The counter-economy of radio
This uncontrollable situation is a result of the distribution of radio. The radio ballet invites listeners to turn the dispersed constellation of radio reception, which we witnessed in Stern’s description, into an association. This is the association of producers. They produce the radio ballet, as it only comes into existence in the association. It cannot appear as a product; it only happens and claims spaces in the free and irreducible collective production. It is not a radio broadcast that is produced somewhere, behind the doors of a radio studio, and then made public. The process of its production itself is public. Doing so, it follows Bertolt Brecht, who claimed that radio, in its function as a supply medium, has to be able to transform the situation of the listener and to realize “his mobilization and redrafting as a producer.” The radio ballet engages the listeners in active listening. This does not only mean that it keeps the listeners in motion. Active listening means that the act of dispersed listening is the act of producing the work.
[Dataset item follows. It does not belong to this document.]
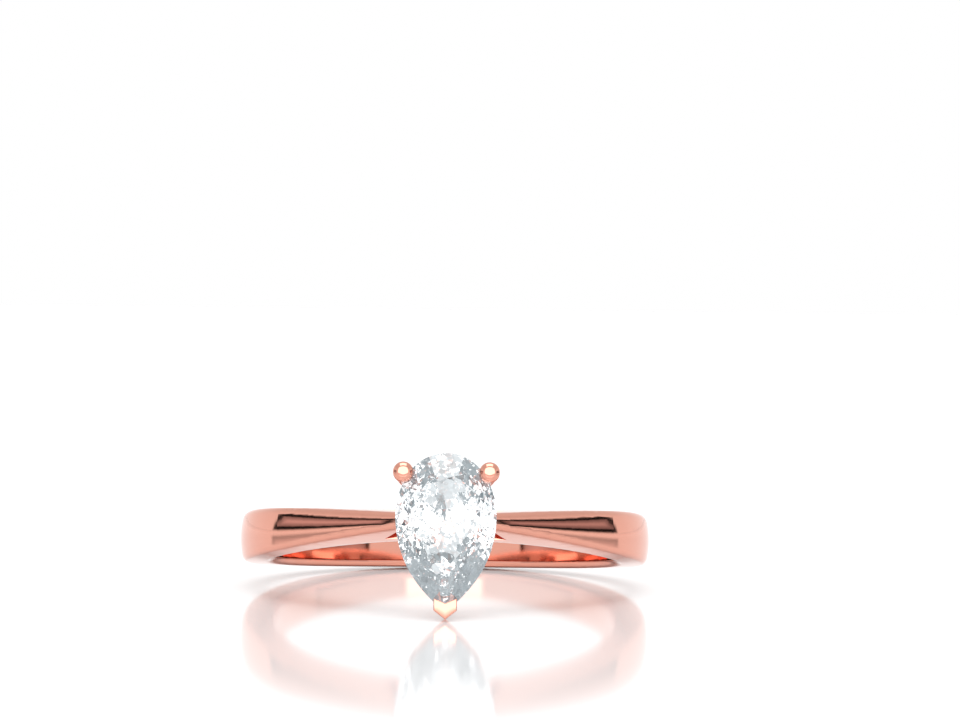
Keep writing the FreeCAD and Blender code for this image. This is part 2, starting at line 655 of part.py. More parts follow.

Capitalist production and commodity fetishism repress exactly this public aspect of production. It makes the appropriation of a commodity into a private act. The radio ballet claims the commodified space for an act of public appropriation. This appropriation will never be finished, as it will never reconquer a place. It has to take place again and again. This public production exceeds, with its enjoyment of space and movement, the boundaries of the capitalist economy and its notion of private property. We have to admit that a society without commodities, without private property and without an origin, seems spooky. But instead of expelling these ghosts that are already haunting the capitalist economy, we should start to welcome them as guests.